WASHINGTON, Feb. 22 --
Team Bush is darn good at the mechanics of modern international presidential travel.
They herd the press corps; they create the photo ops; they manage the take-aways; they answer the questions the way they want them answered; they trot out smooth-as-butta Dan Bartlett; and they don't let the storyline get away from them.
No less an Owl Eyes than CBS News Mark Knoller used the phrase "tres bien" with his flawless French accent!) on the radio this morning pertaining to thawing Franco-American relations, although he might as well have been speaking about the whole trip so far.
And/but back here at home (as they say in the news dodge when they are trying to be transitional), the big game remains the President's Social Security overhaul vision.
The Gang of 500 (and/including Republican members of the Congress) continue to propagate the CW that what constituents say to members during the current Capitol Hill recess (and what members are able to convince constituents to believe) will go a long way toward determining the fate of the reform effort.

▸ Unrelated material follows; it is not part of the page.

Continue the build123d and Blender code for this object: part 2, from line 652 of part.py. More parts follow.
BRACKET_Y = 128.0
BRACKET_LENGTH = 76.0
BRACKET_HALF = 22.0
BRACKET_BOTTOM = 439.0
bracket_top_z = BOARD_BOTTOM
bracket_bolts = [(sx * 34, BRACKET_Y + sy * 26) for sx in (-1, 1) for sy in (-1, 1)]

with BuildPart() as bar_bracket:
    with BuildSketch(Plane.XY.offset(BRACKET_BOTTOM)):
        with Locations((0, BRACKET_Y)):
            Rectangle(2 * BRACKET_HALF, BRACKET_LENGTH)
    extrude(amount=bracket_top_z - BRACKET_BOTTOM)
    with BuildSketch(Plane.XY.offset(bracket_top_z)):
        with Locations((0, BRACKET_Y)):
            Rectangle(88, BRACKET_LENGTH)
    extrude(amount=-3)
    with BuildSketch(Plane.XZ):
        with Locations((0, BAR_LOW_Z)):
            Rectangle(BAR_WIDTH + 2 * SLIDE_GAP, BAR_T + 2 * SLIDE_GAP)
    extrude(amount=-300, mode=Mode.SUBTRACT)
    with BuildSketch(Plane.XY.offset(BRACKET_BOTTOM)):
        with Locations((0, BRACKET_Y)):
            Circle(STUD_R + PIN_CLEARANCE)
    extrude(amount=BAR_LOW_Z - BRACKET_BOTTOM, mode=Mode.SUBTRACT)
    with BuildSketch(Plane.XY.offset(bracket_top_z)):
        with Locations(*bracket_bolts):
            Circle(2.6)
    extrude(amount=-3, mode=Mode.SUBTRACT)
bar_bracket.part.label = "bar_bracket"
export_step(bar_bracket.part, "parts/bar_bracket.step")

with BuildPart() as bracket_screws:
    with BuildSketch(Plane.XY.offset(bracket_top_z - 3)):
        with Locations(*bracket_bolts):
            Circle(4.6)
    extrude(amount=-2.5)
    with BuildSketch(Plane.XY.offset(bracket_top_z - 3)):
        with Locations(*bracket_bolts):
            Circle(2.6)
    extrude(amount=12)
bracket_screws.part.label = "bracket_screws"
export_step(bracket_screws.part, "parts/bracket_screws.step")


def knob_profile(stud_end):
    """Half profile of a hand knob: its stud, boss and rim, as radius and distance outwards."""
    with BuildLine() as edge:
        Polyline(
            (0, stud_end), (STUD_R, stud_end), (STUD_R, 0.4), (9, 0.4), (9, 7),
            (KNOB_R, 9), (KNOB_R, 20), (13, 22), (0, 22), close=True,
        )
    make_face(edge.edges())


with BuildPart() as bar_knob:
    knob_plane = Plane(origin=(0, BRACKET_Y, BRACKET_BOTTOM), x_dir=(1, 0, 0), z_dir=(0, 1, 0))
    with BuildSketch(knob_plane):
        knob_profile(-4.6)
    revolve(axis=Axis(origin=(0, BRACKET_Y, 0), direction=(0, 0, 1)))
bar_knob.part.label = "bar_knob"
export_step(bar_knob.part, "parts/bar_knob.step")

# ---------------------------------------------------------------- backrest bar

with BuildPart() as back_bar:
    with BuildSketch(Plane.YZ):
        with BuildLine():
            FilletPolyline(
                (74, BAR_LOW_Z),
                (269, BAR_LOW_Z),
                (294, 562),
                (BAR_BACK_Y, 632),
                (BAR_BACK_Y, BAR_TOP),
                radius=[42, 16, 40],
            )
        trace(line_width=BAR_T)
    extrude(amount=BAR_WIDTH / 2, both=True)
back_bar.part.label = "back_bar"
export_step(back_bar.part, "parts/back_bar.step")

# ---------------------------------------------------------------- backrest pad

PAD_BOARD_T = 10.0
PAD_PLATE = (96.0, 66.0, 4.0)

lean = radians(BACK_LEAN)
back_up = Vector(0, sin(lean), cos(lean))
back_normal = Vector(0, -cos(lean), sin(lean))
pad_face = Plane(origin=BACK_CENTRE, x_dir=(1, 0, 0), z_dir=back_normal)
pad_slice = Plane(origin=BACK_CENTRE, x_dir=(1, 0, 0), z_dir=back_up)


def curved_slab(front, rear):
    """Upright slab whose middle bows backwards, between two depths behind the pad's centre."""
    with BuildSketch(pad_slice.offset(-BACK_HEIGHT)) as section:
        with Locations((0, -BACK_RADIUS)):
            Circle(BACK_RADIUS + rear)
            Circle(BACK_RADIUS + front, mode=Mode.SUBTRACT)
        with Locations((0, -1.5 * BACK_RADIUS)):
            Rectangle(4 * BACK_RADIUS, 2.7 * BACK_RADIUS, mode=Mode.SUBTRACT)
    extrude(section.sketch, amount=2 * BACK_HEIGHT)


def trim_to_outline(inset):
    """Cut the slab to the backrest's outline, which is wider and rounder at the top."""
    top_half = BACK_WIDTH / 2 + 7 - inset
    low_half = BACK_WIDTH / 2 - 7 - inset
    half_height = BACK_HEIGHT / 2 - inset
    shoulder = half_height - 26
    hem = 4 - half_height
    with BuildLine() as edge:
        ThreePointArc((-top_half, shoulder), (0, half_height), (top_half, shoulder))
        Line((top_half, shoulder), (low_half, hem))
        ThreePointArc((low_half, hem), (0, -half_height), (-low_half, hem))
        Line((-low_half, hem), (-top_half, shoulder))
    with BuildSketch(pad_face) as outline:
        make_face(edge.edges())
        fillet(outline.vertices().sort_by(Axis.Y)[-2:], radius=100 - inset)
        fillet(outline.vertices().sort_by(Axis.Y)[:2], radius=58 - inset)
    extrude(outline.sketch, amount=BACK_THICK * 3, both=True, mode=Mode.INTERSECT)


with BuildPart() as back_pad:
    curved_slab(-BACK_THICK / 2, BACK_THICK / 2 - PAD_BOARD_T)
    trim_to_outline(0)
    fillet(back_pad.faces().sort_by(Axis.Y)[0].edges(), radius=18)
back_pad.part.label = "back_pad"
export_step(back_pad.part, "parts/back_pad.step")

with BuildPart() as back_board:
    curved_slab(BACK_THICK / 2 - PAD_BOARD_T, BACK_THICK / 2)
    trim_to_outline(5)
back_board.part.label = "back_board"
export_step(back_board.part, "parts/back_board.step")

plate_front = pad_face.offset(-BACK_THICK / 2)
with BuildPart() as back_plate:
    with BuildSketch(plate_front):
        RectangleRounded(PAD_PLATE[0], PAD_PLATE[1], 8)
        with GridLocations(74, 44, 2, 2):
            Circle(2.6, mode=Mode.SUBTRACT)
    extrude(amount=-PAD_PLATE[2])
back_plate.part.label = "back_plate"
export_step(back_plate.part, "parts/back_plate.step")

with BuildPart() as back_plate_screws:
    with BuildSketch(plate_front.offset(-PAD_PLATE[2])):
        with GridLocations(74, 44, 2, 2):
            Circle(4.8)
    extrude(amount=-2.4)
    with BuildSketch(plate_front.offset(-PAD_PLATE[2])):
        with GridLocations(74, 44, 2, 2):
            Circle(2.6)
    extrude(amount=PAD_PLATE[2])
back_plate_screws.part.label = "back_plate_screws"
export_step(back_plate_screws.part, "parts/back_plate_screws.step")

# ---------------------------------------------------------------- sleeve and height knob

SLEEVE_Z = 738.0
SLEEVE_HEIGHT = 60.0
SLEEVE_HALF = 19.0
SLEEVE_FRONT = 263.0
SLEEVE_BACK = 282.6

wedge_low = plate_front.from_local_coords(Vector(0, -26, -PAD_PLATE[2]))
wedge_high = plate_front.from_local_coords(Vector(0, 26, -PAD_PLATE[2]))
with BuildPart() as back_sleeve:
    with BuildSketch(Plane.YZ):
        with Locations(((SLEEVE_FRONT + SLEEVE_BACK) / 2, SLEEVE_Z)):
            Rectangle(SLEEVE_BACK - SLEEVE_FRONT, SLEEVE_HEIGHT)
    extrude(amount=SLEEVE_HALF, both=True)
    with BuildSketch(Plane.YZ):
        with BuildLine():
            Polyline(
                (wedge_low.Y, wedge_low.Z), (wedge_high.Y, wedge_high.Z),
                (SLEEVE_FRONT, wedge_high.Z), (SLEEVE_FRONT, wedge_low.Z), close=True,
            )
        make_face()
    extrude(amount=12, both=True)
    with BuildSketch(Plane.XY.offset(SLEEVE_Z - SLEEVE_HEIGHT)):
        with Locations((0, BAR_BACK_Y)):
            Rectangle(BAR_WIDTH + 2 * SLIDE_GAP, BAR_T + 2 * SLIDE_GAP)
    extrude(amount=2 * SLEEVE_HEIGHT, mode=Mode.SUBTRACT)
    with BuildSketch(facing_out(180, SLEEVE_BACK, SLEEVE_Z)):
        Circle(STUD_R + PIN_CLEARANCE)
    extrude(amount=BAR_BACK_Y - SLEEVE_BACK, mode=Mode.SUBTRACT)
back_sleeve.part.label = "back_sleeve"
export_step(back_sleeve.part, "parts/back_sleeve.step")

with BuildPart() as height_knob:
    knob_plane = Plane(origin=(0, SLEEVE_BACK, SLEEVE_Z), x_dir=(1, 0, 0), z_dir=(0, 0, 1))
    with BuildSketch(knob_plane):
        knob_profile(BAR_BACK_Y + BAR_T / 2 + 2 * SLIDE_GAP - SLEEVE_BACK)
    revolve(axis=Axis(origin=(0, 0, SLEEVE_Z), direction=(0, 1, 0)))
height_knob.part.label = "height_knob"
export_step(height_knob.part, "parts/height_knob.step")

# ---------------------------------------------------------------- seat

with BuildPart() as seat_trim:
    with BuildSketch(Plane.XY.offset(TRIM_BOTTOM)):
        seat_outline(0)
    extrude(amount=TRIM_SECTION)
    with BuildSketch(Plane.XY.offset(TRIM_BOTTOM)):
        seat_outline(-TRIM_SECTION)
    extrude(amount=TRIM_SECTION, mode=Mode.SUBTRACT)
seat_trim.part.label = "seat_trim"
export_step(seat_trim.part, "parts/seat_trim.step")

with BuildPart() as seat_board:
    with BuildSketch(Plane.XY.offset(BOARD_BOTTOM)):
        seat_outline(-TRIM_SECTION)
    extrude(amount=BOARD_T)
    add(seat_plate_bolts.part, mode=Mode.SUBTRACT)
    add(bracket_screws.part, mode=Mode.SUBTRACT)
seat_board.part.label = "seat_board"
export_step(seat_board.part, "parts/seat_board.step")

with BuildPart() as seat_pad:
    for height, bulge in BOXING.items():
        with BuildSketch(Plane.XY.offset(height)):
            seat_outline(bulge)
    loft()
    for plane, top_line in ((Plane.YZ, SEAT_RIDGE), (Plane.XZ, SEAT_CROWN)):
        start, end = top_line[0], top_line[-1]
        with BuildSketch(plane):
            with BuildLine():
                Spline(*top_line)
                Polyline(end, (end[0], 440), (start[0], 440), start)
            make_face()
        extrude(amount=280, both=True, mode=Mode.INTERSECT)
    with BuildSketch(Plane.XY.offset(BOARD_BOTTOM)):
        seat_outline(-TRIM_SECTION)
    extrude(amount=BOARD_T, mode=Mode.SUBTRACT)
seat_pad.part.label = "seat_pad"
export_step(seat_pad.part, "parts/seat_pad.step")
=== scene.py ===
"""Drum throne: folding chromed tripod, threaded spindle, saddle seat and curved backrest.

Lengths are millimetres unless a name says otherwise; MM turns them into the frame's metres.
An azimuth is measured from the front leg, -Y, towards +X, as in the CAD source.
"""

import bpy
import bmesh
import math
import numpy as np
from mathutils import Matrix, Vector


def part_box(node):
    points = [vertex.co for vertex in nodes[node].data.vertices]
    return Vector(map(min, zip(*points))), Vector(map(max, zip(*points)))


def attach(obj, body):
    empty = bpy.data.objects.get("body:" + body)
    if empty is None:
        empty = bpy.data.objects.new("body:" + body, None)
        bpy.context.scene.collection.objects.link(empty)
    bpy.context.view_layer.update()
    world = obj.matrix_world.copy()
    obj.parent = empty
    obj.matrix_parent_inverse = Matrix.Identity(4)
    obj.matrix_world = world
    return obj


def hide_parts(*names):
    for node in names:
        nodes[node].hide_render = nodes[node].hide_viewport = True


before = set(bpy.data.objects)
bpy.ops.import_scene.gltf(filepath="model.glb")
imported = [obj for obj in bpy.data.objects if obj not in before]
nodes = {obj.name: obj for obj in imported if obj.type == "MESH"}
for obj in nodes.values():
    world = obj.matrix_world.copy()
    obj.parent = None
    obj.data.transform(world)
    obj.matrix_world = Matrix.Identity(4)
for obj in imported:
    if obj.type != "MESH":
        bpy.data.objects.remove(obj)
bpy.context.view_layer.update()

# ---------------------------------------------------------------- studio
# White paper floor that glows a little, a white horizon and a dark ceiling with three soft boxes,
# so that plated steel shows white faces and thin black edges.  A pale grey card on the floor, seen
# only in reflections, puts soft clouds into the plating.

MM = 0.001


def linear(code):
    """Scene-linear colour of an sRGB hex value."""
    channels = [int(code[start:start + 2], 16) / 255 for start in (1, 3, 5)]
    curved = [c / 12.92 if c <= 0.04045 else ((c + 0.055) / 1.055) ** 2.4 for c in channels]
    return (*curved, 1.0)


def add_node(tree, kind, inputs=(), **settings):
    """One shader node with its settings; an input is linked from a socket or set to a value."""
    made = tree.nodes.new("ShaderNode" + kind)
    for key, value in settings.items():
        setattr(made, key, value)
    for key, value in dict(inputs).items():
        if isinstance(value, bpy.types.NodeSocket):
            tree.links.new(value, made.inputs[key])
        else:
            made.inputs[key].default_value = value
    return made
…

In fact, you don't need to get all that into the weeds of the tea leaves to say that many "observers" (read: "participants") see the first threshold as whether anything should be tried AT ALL -- and that comes before the questions of WHAT should be tried for and IF something can be passed in 2005.
Stories from two of the leading political reporters on the 2004 presidential campaign tell the tale:
The New York Times' Jodi Wilgoren writes about "folding before the flop . . . " LINK
And Pat Healy (formerly of the Boston Globe but now also of the Times), wrote yesterday about a "melancholy spell over the city." LINK
Now, Wilgoren was writing about poker and Healy about TV shows set in New York, but you get our gist.

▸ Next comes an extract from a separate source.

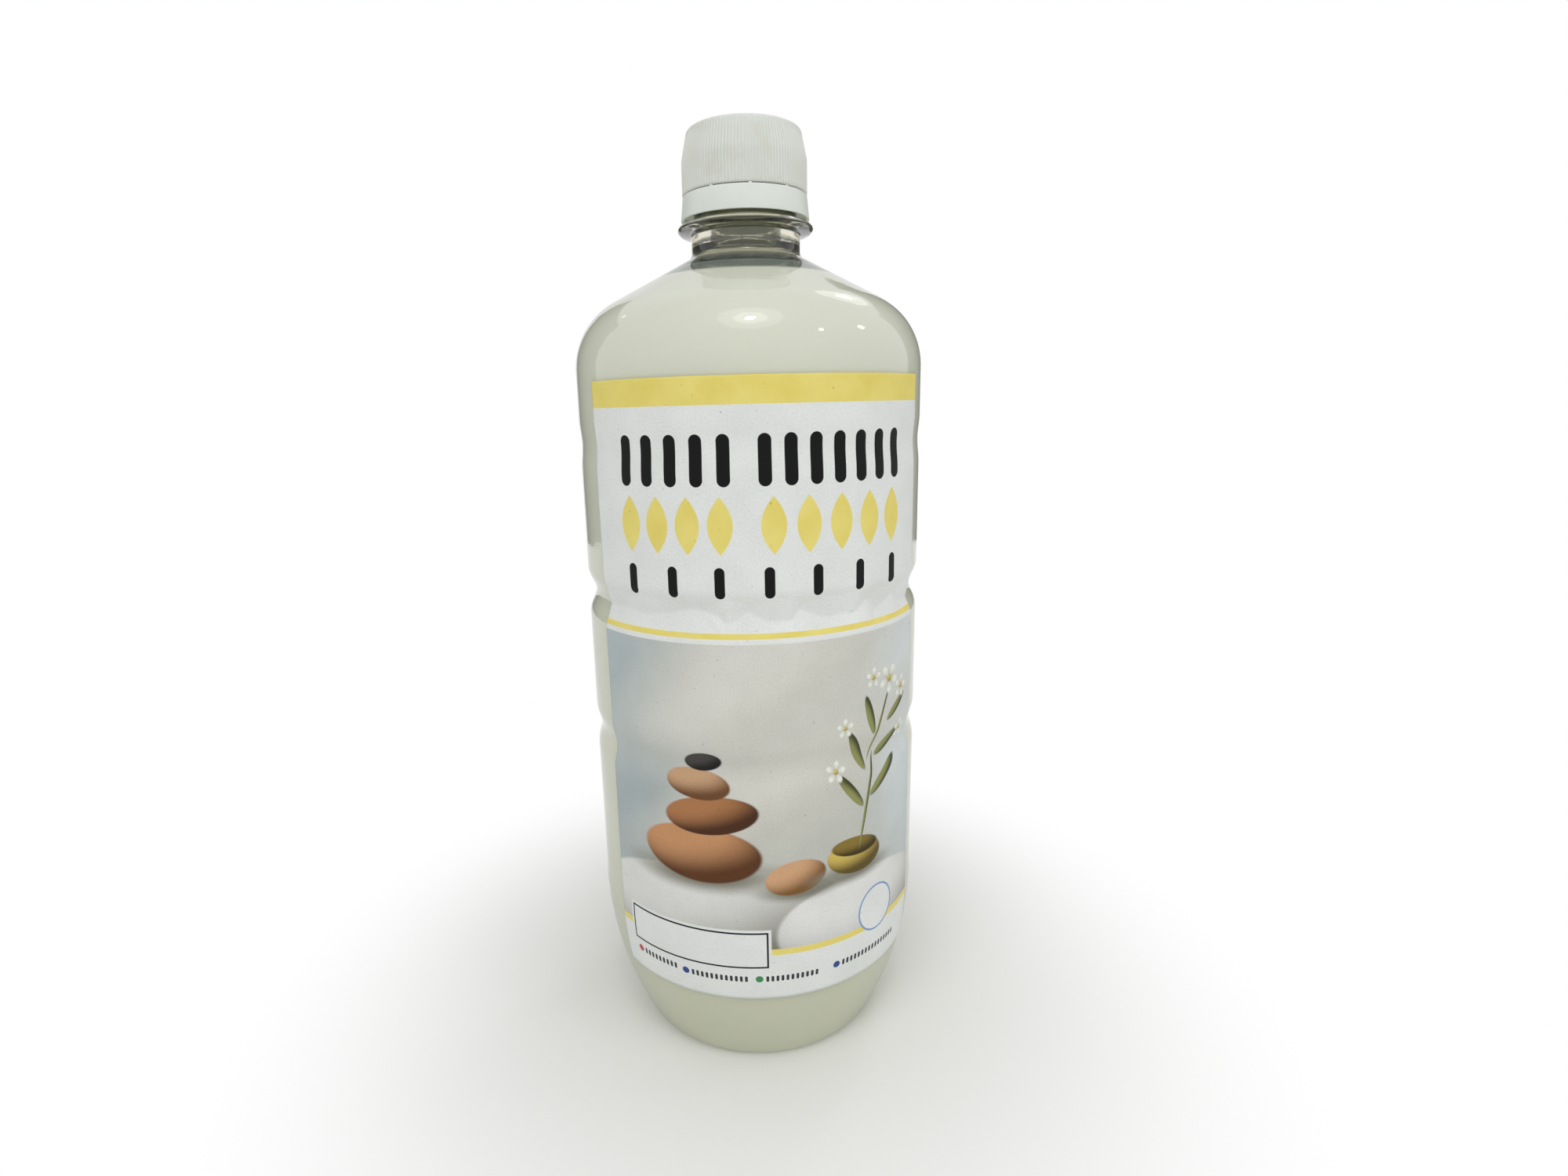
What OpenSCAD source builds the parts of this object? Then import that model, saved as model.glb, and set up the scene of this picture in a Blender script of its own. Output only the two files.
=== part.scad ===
// Liquid soap bottle: a clear blown one-litre bottle with a screw cap, a tamper band and a paper label.
// Millimetres. The origin is the centre of the standing ring, +Z is up and the label faces -Y.

/* [Bottle body] */
// Diameter of the straight wall
body_d = 85.6; // [80:0.2:92]
// Thickness of the blown wall
wall = 0.5; // [0.4:0.05:0.8]
// Height of the straight wall's top above the standing ring
wall_top = 173.7; // [172:0.1:190]
// Radius of the shoulder where it leaves the wall
shoulder_r = 18; // [14:0.5:20]
// Slope of the shoulder cone, from the upright
shoulder_angle = 62; // [58:1:66]
// Height at which the heel starts to draw in
heel_top = 41.2; // [36:0.2:46]
// Radius of the long curve of the heel
heel_long_r = 88; // [80:1:100]
// Radius of the tight curve down to the standing ring
heel_tight_r = 4; // [3:0.5:6]
// Width of the flat standing ring
foot_w = 1.6; // [1:0.2:3]
// Rise of the pushed-up base
base_rise = 7; // [4:0.5:10]
// Diameter of the moulding gate's mark in the middle of the base
gate_d = 5; // [3:0.5:8]
// Height of the gate's mark
gate_h = 0.8; // [0.4:0.1:1.5]

/* [Grooves] */
// Height of the deep middle groove
groove_z = 120.2; // [112:0.2:124]
// Distance from one groove to the next
groove_pitch = 36.3; // [32:0.1:38]
// Depth of the middle groove
waist_depth = 1.8; // [1:0.1:3]
// Depth of the lower groove
low_depth = 1.1; // [0.5:0.1:2]
// Depth of the upper groove
high_depth = 0.4; // [0.2:0.1:1]
// Width of each groove
groove_w = 12; // [8:0.5:16]

/* [Neck and finish] */
// Diameter of the neck below the support ring
neck_d = 26.6; // [26.4:0.1:27.6]
// Radius of the fillet between the shoulder and the neck
neck_fillet = 2.5; // [2:0.1:3.5]
// Length of the straight neck, from the shoulder's corner to the support ring
neck_h = 5.6; // [4.5:0.1:8]
// Bore of the mouth
bore_d = 21.74; // [20.5:0.02:22.5]
// Diameter of the support ring
ring_d = 33; // [32.4:0.1:35]
// Thickness of the support ring
ring_t = 1.8; // [1.4:0.1:2]
// Height from the support ring's underside to the lip
finish_h = 21; // [20.5:0.1:23]
// Diameter at the root of the thread
root_d = 24.94; // [24.4:0.02:25.2]
// Diameter of the bead that holds the tamper band
bead_d = 28; // [27.6:0.05:28.2]
// Distance from the lip down to the bead's underside
bead_drop = 14.6; // [14.2:0.1:15]
// Chamfer round the lip
lip_chamfer = 0.6; // [0.3:0.1:0.9]

/* [Thread] */
// Diameter over the thread
thread_d = 27.43; // [26.8:0.01:27.6]
// Pitch of the thread
thread_pitch = 3.18; // [2.9:0.01:3.3]
// Angle that the neck's thread covers
thread_sweep = 650; // [540:10:700]
// Angle that the cap's thread covers
cap_thread_sweep = 540; // [360:10:600]
// Distance from the lip down to the middle of the thread's upper end
thread_drop = 2; // [1.8:0.1:2.4]
// Height of a thread's ridge at the wall
ridge_h = 2; // [1.6:0.1:2]
// Height of a thread's ridge at its crest
crest_h = 0.7; // [0.4:0.1:0.9]
// Radial clearance of each thread's crest
thread_gap = 0.22; // [0.15:0.01:0.3]

/* [Closure] */
// Diameter of the cap and the band over the knurls
cap_d = 30.2; // [29.8:0.1:32]
// Number of knurls
knurls = 120; // [90:1:144]
// Depth of a knurl
knurl_depth = 0.25; // [0.15:0.05:0.3]
// Height of the cap's straight skirt, where the knurls are upright
skirt_h = 7.3; // [6:0.1:9]
// Draft of the cap above the skirt
cap_draft = 9.5; // [4:0.5:11]
// Thickness of the cap's top
cap_top_t = 1.3; // [1:0.1:2]
// Radius of the rounded edge at the cap's top
cap_edge_r = 1.2; // [0.6:0.1:1.3]
// Height of the tamper band
band_h = 5.3; // [5:0.1:5.6]
// Distance by which the band flares out at its lower edge
band_flare = 0.5; // [0.2:0.1:0.8]
// Thickness of the band's wall
band_t = 0.7; // [0.6:0.05:0.8]
// Height of the slit between the band and the cap
slit_h = 0.4; // [0.3:0.05:0.6]
// Number of small bridges in the slit
bridges = 10; // [6:1:16]
// Width of a bridge
bridge_w = 0.8; // [0.5:0.1:1.2]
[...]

Perhaps more on point: the Wall Street Journal today writes about intra-GOP divisions over taxes; personal-account-booster Rep. Paul Ryan doesn't seem all that optimistic; and Ways and Means point guy Rep. McCrery reveals a "Sopranos"-style sit-down with some Administration officials after he recently uttered a discouraging word -- and then closes his New York Times profile with some MORE discouraging words. (More on all this below.)
So while the President -- pre-departure -- cast the Social Security mission as convincing people that there IS a problem, we see the bigger issue right now as convincing Republicans that, in the end, Social Security reform is going to happen. Because without that, the heavy lift becomes excessively Sisyphean.
As both Peter Pan and Tug McGraw have said: You gotta believe.
The Believer-in-Chief -- surely monitoring all these developments from overseas -- has a European day that is packed.
By the time you read this, he has breakfasted with Blair; bi-lated with Berlusconi and met with Yushenko. At 10:45 am ET, he attends an EU meeting. He takes a class photo with EU leaders at 12:20 pm ET. Just before 1:00 pm ET, he takes questions at a news conference with EU leaders.
He has another bi-lat with the EU Commission President at 1:30 pm ET, a working dinner with the EU council and commission at 2:15 pm ET, and then RONS in Brussels.
Congress, of course, is on recess (but happy birthday, Sen. Frist!). The Supreme Court meets at 10:00 am ET for arguments without Chief Justice William Rehnquist. Today, the justices will hear the Kelo v. New London eminent domain case.